- Directed by: Dean Fleischer Camp
- Written by: Jenny Slate Dean Fleischer-Camp
- Produced by: Dean Fleischer-Camp
- Starring: Jenny Slate
- Edited by: Dean Fleischer Camp
- Release dates: October 16, 2010 (1); November 11, 2011 (2); October 20, 2014 (3);
- Running time: 4 minutes
- Country: United States
- Language: English

= Marcel the Shell with Shoes On (short film series) =

2010 American short films

Marcel the Shell with Shoes On is a trilogy of American 4-minute stop-motion animated mockumentary short films about an anthropomorphic seashell (voiced by Jenny Slate). The short films were directed, edited and produced by Dean Fleischer Camp who co-wrote with Slate. Fleisher Camp and Slate released a 2021 feature film of the same name about the title character with Slate reprising the role.

==Premise==
The three short films show the everyday life of Marcel (voiced by Jenny Slate), an anthropomorphic seashell outfitted and dressed with a single googly eye and a pair of miniature shoes.

==Short films==

| Title | Director | Writers | Release date | Summary |
| Marcel the Shell with Shoes On | Dean Fleischer Camp | Dean Fleischer Camp and Jenny Slate | October 16, 2010 | In part 1 of Marcel the Shell With Shoes On, the video begins with Marcel introducing himself to the interviewer. Caught off guard by the camera, he briefly apologizes for the mess before he proceeds to explain his day-to-day life as a shell. As the camera frames him in various locations of the house, Marcel notes things like what he uses as a hat, what happens when he eats cheese, and how he manages to go hang gliding. As he demonstrates for the interviewer how he adapts to his circumstances — taking phone calls and walking his pet lint, Alan — Marcel expresses his fear of soda, regrets of never owning a dog, and the dangers of smelly shoes. |
| Marcel the Shell with Shoes On, Two | November 11, 2011 | In part 2 of Marcel the Shell With Shoes On, Marcel brings the audience around his house and answers questions about his day-to-day, activities and tribulations. For Marcel, modes of transportation include, by bug - which requires the driver to be easy going as "you can only go where the bug wants to go" - or by caterpillar bus. After showing the audience his bed, made out of bread, Marcel hangs out next to the sleeping dog, who he conveniently leaves unnamed. He rants about the dogs desire only for treats and nothing else. The dog is a place of fear for Marcel, he hides from it in a large slipper, and cries out when it barks. In his final remarks, Marcel discusses his hardships, like losing his sister to a balloon and longing for a nickname to be given to him. He reminds the audience the importance of always smiling, "[be]cause it's worth it". |
| Marcel the Shell with Shoes On, Three | October 20, 2014 | In part 3 of Marcel the Shell with Shoes On, the audience follows the main character, Marcel, as he embarks on a new adventure in his backyard.
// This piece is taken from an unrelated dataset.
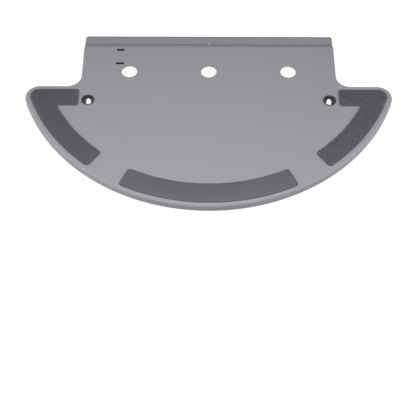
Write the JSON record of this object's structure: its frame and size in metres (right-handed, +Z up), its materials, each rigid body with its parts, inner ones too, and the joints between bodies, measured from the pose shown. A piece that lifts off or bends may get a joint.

Marcel shares his thoughts with the audience, expressing a fondness for the intimacy that arises when two individuals find themselves in a tight spot, possibly alluding to himself and the narrator behind the camera. Throughout the episode, Marcel engages in comical rants, including one about the idiotic nature of shrimp, as well as his reflections on stress and frustration. The storyline pivots when Marcel finds himself caught in a storm, which prompts the narrator to ask about his favourite saying. "Life's a party, rock your body," Marcel responds. The episode concludes with Marcel singing through the window after recovering from a minor cold caused by the rain. |

==Production==
The character of Marcel came at an unexpected time. Slate and Dean Fleischer Camp were attending a wedding and were sharing a single hotel room with a group of friends. Things began to feel claustrophobic and tensions began to rise when Slate began voicing her needs in the voice that would come to be that of Marcel. Upon returning home, Fleischer Camp worked with found objects, eventually settling on Polly Pocket shoes, a seashell and a single googly eye.

==Release==
The first short film premiered theatrically at AFI FEST 2010, where it was awarded Best Animated Short and was an official selection of the 2011 Sundance Film Festival. It won the Grand Jury and Audience Awards at the 2011 New York International Children's Film Festival. Two additional short films were released in 2011 and 2014. The first sequel, titled Marcel the Shell with Shoes On, Two, was posted to YouTube on November 14, 2011. The second sequel, titled Marcel the Shell with Shoes On, Three, was posted to YouTube on October 20, 2014. Each was accompanied by a tie-in storybook featuring Marcel.

==Feature film adaptation==

Slate and Fleischer Camp announced in 2014 that they planned to create a feature film adaptation of Marcel the Shell with Shoes On. The film premiered at the Telluride Film Festival on 3 September 2021 and it stars Slate, Thomas Mann, Isabella Rossellini and Rosa Salazar. The film received critical acclaim and a nomination for the Academy Award for Best Animated Feature.